Magnetic resonance imaging (MRI) uses the nuclear magnetic resonance (NMR) phenomenon to produce images of patient anatomy. According to MRI techniques, a substance (e.g., human tissue) is subjected to a main polarizing magnetic field, causing the individual magnetic moments of the nuclear spins in the tissue to process about the polarizing field in random order at their characteristic Larmor frequency, in an attempt to align with the field. A net magnetic moment Mz is produced in the direction of the polarizing field, and the randomly-oriented magnetic components in the perpendicular plane (the x-y plane) cancel out one another.
The substance is then subjected to an excitation field (e.g., created by emission of a radiofrequency (RF) pulse) which is in the x-y plane and near the Larmor frequency, causing the net aligned magnetic moment Mz to rotate into the x-y plane so as to produce a net transverse magnetic moment Mt, which is rotating, or spinning, in the x-y plane at the Larmor frequency. The excitation field is terminated and signals are emitted by the excited spins as they return to their pre-excitation field state. The emitted signals are detected, digitized and processed to reconstruct an image using one of many well-known MR reconstruction techniques.

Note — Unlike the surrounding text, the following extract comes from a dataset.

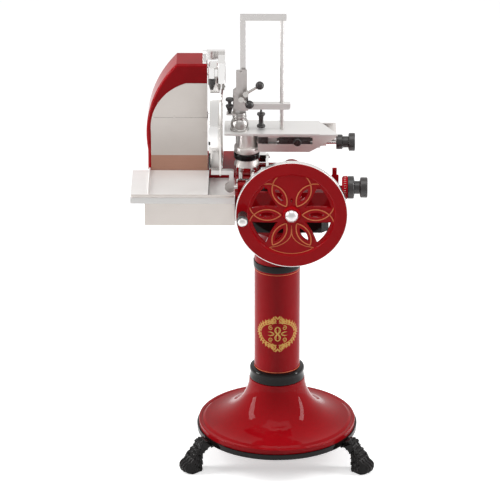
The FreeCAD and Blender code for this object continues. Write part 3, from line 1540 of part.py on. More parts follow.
def carriage_frame():
    """Open-topped frame that carries table and feed screw, clamped round the rear pillar."""
    wall = S.frame_wall
    depth = S.frame_back - S.frame_front
    top = S.frame_top
    solid = plate("frame_solid", frame_section(sized(0), top), depth, (0, S.frame_back, 0), FRONT)
    ear = plate("frame_ear", rounded(S.frame_ear_left, S.frame_ear_front, S.frame_left + 12, S.frame_ear_back, 10),
                top - S.frame_bottom, (0, 0, S.frame_bottom))
    space = plate("frame_space", frame_section(wall, top + 1), depth - wall * 2,
                  (0, S.frame_back - wall, 0), FRONT)
    boss = rod("frame_boss", S.feed_boss_radius, S.feed_boss_right - S.feed_boss_left,
               (S.feed_boss_left, S.feed_y, S.feed_z), RIGHT)
    web = bar("frame_boss_web", S.feed_boss_left, S.feed_boss_left + 12, S.frame_front + 2,
              S.feed_y, S.feed_z - 10, S.feed_z + 10)
    hollow = without("frame_hollow", joined("frame_walls", solid, ear), space)
    cast = joined("frame_cast", hollow, boss, web)
    bore = S.feed_screw_radius + S.running_gap
    front = S.frame_front
    tools = [
        rod("frame_screw_bore", bore, S.frame_right - S.frame_left + 4, (S.frame_left - 2, S.feed_y, S.feed_z),
            RIGHT),
        rod("frame_pillar_bore", S.rear_pillar_radius, top - S.frame_bottom + 2,
            (S.rail_x, S.rear_pillar_y, S.frame_bottom - 1)),
        bar("frame_window_left", S.slot_left, S.slot_web_left, front - 1, front + wall + 1, S.slot_bottom,
            S.slot_top),
        bar("frame_window_right", S.slot_web_right, S.slot_right, front - 1, front + wall + 1, S.slot_bottom,
            S.slot_top),
        rod("frame_lock_bore", S.lock_shank_radius + S.running_gap, wall + 2,
            ((S.slot_web_left + S.slot_web_right) / 2, front + wall + 1, S.lock_knob_z), FRONT),
    ]
    node(without("carriage_frame", cast, *tools))
    x = (S.slot_web_left + S.slot_web_right) / 2
    gap = S.slide_gap
    knob = S.lock_knob_radius
    shank = S.lock_shank_radius
    end = gap + S.lock_knob_length
    node(turned("slide_lock_knob", [
        (0, -wall), (shank, -wall), (shank, gap), (knob - 2, gap), (knob, gap + 2), (knob, end - 3, 3),
        (knob - 3, end), (0, end),
    ], (x, front, S.lock_knob_z), FRONT))


def feed():
    """Feed screw and its spool knob."""
    left = S.frame_left
    node(rod("feed_screw", S.feed_screw_radius, S.feed_screw_right - left, (left, S.feed_y, S.feed_z), RIGHT))
    spool("feed_knob", (S.feed_knob_radius, S.feed_knob_body), (S.feed_knob_neck_radius, S.feed_knob_neck),
          (S.feed_knob_flange_radius, S.feed_knob_flange), (S.feed_screw_right, S.feed_y, S.feed_z), RIGHT)


def table_bottom():
    """Returns the height of the table's underside, just clear of the frame."""
    return S.frame_top + S.slide_gap


def table():
    """Meat table with its lower wing and the feed nut under it."""
    low, thick = table_bottom(), S.table_thickness
    front, back = S.table_front, S.table_back
    corner = 6
    main = plate("table_plate", [
        (S.table_left + corner, front), (S.table_split, front), (S.table_split, back),
        (S.table_left + corner, back, corner), (S.table_left, back - corner), (S.table_left, front + corner, corner),
    ], thick, (0, 0, low))
    wing = plate("table_wing", [
        (S.table_split, front), (S.table_right, front), (S.table_right, front + 6), (S.table_split, back),
    ], thick - S.table_step, (0, 0, low))
    y, half = S.feed_y, S.nut_width / 2
    left, right = S.nut_left, S.nut_left + S.nut_length
    block = bar("nut_block", left, right, y - half + 6, y + half, S.nut_bottom, low + 1)
    bore = rod("nut_bore", S.feed_screw_radius + S.running_gap, S.nut_length + 2, (left - 1, y, S.feed_z), RIGHT)
    node(without("meat_table", joined("table_cast", main, wing, block), bore))


def table_top():
    """Returns the height of the table's upper face."""
    return table_bottom() + S.table_thickness


def press_frame():
    """Upright frame on the table: flat post, round rod and top bar, with its foot block."""
    y, left, width = S.press_y, S.post_left, S.post_width
    half = S.post_thickness / 2
    base = table_top()
    bar_low = S.press_top - S.press_bar_height
    post = bar("press_post", left, left + width, y - half, y + half, base, bar_low + 2)
    thick = S.press_bar_thickness / 2
    crossbar = plate("press_crossbar", rounded(left, bar_low, S.press_bar_right, S.press_top, 3),
                     S.press_bar_thickness, (0, y + thick, 0), FRONT)
    side_rod = rod("press_rod", S.press_rod_radius, bar_low - base + 2, (S.press_rod_x, y, base))
    node(joined("press_frame", post, crossbar, side_rod))
    foot_top = base + S.press_base_height
    depth = S.press_base_depth / 2
    step = S.press_base_step
    block = plate("press_foot_block", [
        (S.press_base_left + 6, base), (S.press_base_right, base), (S.press_base_right, foot_top - step, 6),
        (S.press_base_right - 6, foot_top - step + 6), (S.press_base_right - 6, foot_top),
        (S.press_base_left + 14, foot_top), (S.press_base_left + 14, foot_top - 16, -12),
        (S.press_base_left + 2, foot_top - 28), (S.press_base_left + 2, base + 10, 8),
    ], S.press_base_depth, (0, y + depth, 0), FRONT)
    slot = bar("press_foot_slot", left, left + width, y - half, y + half, base - 1, foot_top + 1)
    node(without("press_foot", block, slot))


def press_slide():
    """Sleeve that runs up the post, its cap and the pressing arm with its hanging knob."""
    y, gap = S.press_y, S.slide_gap
    left, right, low = S.sleeve_left, S.sleeve_right, S.sleeve_bottom
    high = low + S.sleeve_height
    half, post = S.sleeve_depth / 2, S.post_thickness / 2 + gap
    outer = plate("sleeve_outer", [
        (left, low), (right, low), (right, low + 46), (right - 4, low + 52), (right - 4, high), (left + 10, high),
        (left + 10, low + S.sleeve_step_height + 8), (left, low + S.sleeve_step_height),
    ], S.sleeve_depth, (0, y + half, 0), FRONT)
    slot = bar("sleeve_slot", S.post_left - gap, S.post_left + S.post_width + gap, y - post, y + post,
               low - 1, high + 1)
    cap_x = S.post_left + S.post_width / 2
    cap = bar("sleeve_cap", cap_x - 4, right - 6, y - half, y - post, high, high + S.sleeve_cap_height)
    lug_top = S.side_knob_bottom - gap
    lug = plate("side_lug", rounded(S.side_knob_x - 10, y - 34, left + 8, y - half + 2, 4), 5,
                (0, 0, lug_top - 5))
    link = bar("side_link", left, left + 8, y - half, y - half + 2, lug_top - 5, low + 2)
    node(without("press_sleeve", joined("sleeve_cast", outer, cap, lug, link), slot))
    arm_half = S.arm_depth / 2
    arm = plate("press_arm_bar", [
        (right, S.arm_z), (S.arm_right - 8, S.arm_z, 8), (S.arm_right, S.arm_z + 8),
        (S.arm_right, S.arm_z + S.arm_height), (right, S.arm_z + S.arm_height),
    ], S.arm_depth, (0, y + arm_half, 0), FRONT)
    hole = rod("press_arm_hole", S.press_rod_radius + gap, S.arm_height + 2, (S.press_rod_x, y, S.arm_z - 1))
    node(without("press_arm", arm, hole))
    knob, waist, tall = S.hanger_knob_radius, S.hanger_knob_waist, S.hanger_knob_height
    bottom = S.hanger_knob_bottom
    shank = S.hanger_shank_radius
    node(turned("hanging_knob", [
        (0, bottom), (knob - 1, bottom), (knob - 1, bottom + 9), (waist, bottom + 15), (waist, bottom + tall - 16),
        (knob, bottom + tall - 11), (knob, bottom + tall - 1), (knob - 1, bottom + tall), (shank, bottom + tall),
        (shank, S.arm_z - gap), (0, S.arm_z - gap),
    ], (S.hanger_x, y, 0)))


def ball_lever(name, pivot, ball_at, hub_back):
    """Clamp lever: a hub on its pivot, a thin stem and a black ball."""
    x, z = pivot
    hub = rod(f"{name}_hub", S.lever_hub_radius, S.lever_hub_length, (x, hub_back, z), FRONT)
    middle = hub_back - S.lever_hub_length + S.lever_radius + 1
    run = (ball_at[0] - x, ball_at[1] - z)
    direction = Vector(run[0].number, 0, run[1].number)
    stem = rod(f"{name}_stem", S.lever_radius, direction.Length, (x, middle, z),
               Rotation(Vector(0, 0, 1), direction))
    knob = ball(f"{name}_ball", S.ball_radius, (ball_at[0], middle, ball_at[1]))
    node(joined(name, hub, stem, knob))


def press_levers():
    """Two ball levers that clamp the sleeve, and the small spool knob at its side."""
    front = S.press_y - S.sleeve_depth / 2 - S.slide_gap
    ball_lever("upper_lever", (S.upper_lever_x - 8, S.upper_lever_z), (S.upper_ball_x, S.upper_ball_z), front)
    ball_lever("lower_lever", (S.upper_lever_x - 22, S.lower_lever_z + 14),
               (S.upper_lever_x + 4, S.lower_lever_z - S.lower_ball_drop), front)
    knob, waist, tall = S.side_knob_radius, S.side_knob_waist, S.side_knob_height
    low = S.side_knob_bottom
    shank = S.side_shank_radius
    node(turned("side_knob", [
        (0, low), (shank, low), (waist, low + 14), (knob, low + 20), (knob, low + 28), (waist, low + 31),
        (waist, low + 36), (knob, low + 39), (knob, low + tall), (0, low + tall),
    ], (S.side_knob_x, S.press_y - 22, 0)))


# ---------------------------------------------------------------- sharpener


def sharpener():
    """Swinging sharpener over the blade: foot on the hood, arm, column, two stones and a sprung button."""
    y, z, gap = S.blade_y, S.sharpener_z, S.slide_gap
    left, right, half = S.sharpener_left, S.sharpener_right, S.sharpener_half_height
    pin = S.sharpener_pin_radius
    foot_left = left - gap - S.sharpener_ear
    base = S.hood_top
    ear = plate("sharpener_ear", [
        (y - 20, base), (y + 30, base), (y + 30, base + 6), (y + 12, z, 12.1), (y - 12, z), (y - 20, base + 6),
    ], S.sharpener_ear, (foot_left, 0, 0), RIGHT)
    node(joined("sharpener_foot", ear, rod("sharpener_pin", pin, right - foot_left, (foot_left, y, z), RIGHT)))
    x, radius = S.stone_column_x, S.stone_column_radius
    along, up = polar(S.blade_radius + S.stone_radius + S.stone_blade_gap, S.stone_bearing_angle.number)
    column_y, stone_z = S.blade_y + along, S.blade_z + up
    column_low = stone_z + S.stone_column_clearance
    block = plate("sharpener_block", [
        (y - 15, z - half), (y, z - half, half + 0.05), (y, z + half), (y - 15, z + half),
    ], right - left, (left, 0, 0), RIGHT)
    arm = bar("sharpener_arm", x - radius + 3, x + radius - 3, column_y, y - 14, z - half + 2, z + half - 6)
    column = rod("stone_column", radius, S.stone_column_top - column_low, (x, column_y, column_low))
    web = bar("stone_web", x - 2.5, x + 2.5, column_y - 8, column_y + 8, stone_z - 5, column_low + 1)
    guide_x, guide_low = S.button_x, S.button_guide_bottom
    guide = rod("button_guide", S.button_guide_radius, S.button_guide_top - guide_low, (guide_x, column_y, guide_low))
    bridge = bar("button_bridge", guide_x, x, column_y - 5, column_y + 5, guide_low + 6, S.button_guide_top - 6)
    stem = S.button_stem_radius
    bores = [
        rod("sharpener_pin_bore", pin + S.running_gap, right - left + 2, (left - 1, y, z), RIGHT),
        rod("stone_spindle_bore", S.stone_spindle_radius + S.running_gap, 12, (x - 6, column_y, stone_z), RIGHT),
        rod("button_bore", stem + S.running_gap, S.button_stem + S.button_travel + 2,
            (guide_x, column_y, guide_low - 1)),
    ]
    node(without("sharpener_head", joined("sharpener_cast", block, arm, column, web, guide, bridge), *bores))
    reach = 2.5 + S.stone_gap + S.stone_thickness + 3
    spindle = rod("stone_spindle", S.stone_spindle_radius, reach * 2, (x - reach, column_y, stone_z), RIGHT)
    left_x, right_x = x - 2.5 - S.stone_gap - S.stone_thickness, x + 2.5 + S.stone_gap
    node(joined(
        "sharpening_stones", spindle,
        rod("left_stone", S.stone_radius, S.stone_thickness, (left_x, column_y, stone_z), RIGHT),
        rod("right_stone", S.stone_radius, S.stone_thickness, (right_x, column_y, stone_z), RIGHT),
    ))
    top = guide_low - S.button_travel - 0.5
    tip, knob = top - S.button_length, S.button_radius
    node(turned("sharpener_button", [
        (0, tip), (knob - 5, tip), (knob - 2, tip + 14), (knob, tip + 17), (knob, top), (stem, top),
        (stem, guide_low + S.button_stem), (0, guide_low + S.button_stem),
    ], (guide_x, column_y, 0)))


def write_parts():
    """Checks every object and writes one STEP file per sub-part."""
    doc.recompute()
    faults = [o.Name for o in doc.Objects if "Invalid" in o.State or "Error" in o.State]
    if faults:
        raise RuntimeError(f"objects that do not compute: {faults}")
    os.makedirs("parts", exist_ok=True)
    for piece in nodes:
        shape = piece.Shape
        if shape.isNull() or not shape.isValid() or not shape.Solids:
            raise RuntimeError(f"{piece.Name} is not a valid solid")
        piece.Label = piece.Name
        shape.exportStep(os.path.join("parts", f"{piece.Name}.step"))


make_sheet()
lion_paws()
pedestal_base()
pedestal_column()
top_plate()
stand_machine_on_pedestal()
base_casting()
bushes()
flywheel()
handle()
carriage_crank()
blade_drive()
blade()
guard()
bearing_housing()
hood()
deflector()
tray()
side_box()
thickness_control(gauge())
rails()
saddle()
connecting_rod()
carriage_frame()
feed()
table()
press_frame()
press_slide()
press_levers()
sharpener()
write_parts()
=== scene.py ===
"""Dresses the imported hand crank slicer: enamel, steel, lining, carving, turned pieces and studio.

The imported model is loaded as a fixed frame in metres. Each sub-assembly is a class that models its
small pieces over the frame, and every solid gets the finish of its slot or one of its own.
"""
import json
import logging
import math
from dataclasses import dataclass, field
from enum import Enum
from functools import cached_property
from typing import Callable, Sequence

import bpy
from mathutils import Matrix, Vector


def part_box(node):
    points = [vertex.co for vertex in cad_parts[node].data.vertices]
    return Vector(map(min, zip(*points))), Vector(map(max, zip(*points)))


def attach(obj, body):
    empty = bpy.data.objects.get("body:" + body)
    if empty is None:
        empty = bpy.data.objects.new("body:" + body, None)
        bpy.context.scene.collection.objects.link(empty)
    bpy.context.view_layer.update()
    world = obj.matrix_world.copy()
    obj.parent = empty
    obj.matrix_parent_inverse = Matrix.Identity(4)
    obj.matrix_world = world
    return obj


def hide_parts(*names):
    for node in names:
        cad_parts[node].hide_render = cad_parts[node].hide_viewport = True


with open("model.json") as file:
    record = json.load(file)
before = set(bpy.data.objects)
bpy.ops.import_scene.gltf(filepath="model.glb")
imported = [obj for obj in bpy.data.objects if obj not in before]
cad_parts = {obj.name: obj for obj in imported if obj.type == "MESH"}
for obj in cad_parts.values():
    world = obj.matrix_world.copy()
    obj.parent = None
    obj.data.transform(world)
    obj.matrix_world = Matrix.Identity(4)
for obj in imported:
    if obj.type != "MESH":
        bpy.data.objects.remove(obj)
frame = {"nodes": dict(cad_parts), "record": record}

log = logging.getLogger("slicer")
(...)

An RF pulse may be emitted as a magnetization preparation step in order to enhance or suppress signals from certain tissue so as to generate desired levels of contrast in the resulting image. For example, an inversion, or saturation, pulse is used in non-contrast-enhanced angiography to suppress venous blood in order to highlight the arterial system.
Systems providing high main magnetic field strengths are increasingly available, with the promise of obtaining images exhibiting ever-higher resolution or Signal-to-Noise ratios. However, emitted RF fields are substantially inhomogeneous at high main magnetic field strengths due to, for example, RF penetration issues and RF coil design issues. The effectiveness of standard RF pulses to selectively enhance or suppress signals is therefore compromised at higher main magnetic field strengths, resulting in degraded image contrast and quality.
In order to address this inhomogeneity, standard RF pulses are conventionally replaced with adiabatic equivalents, such as the hyperbolic secant inversion pulse. Alternative adiabatic equivalents include numerically-optimized adiabatic pulses such as frequency offset corrected inversion (FOCI) pulses, which provide improved slice profiles and tissue suppression at lower RF amplitudes. Unfortunately, the adiabatic performance of an adiabatic pulse is sensitive to changes in its defining pulse parameters such as duration, frequency sweep, slice thickness, etc. Accordingly, an adiabatic pulse which has been numerically-optimized with respect to particular pulse parameters may not function as intended if one or more of those parameters is changed.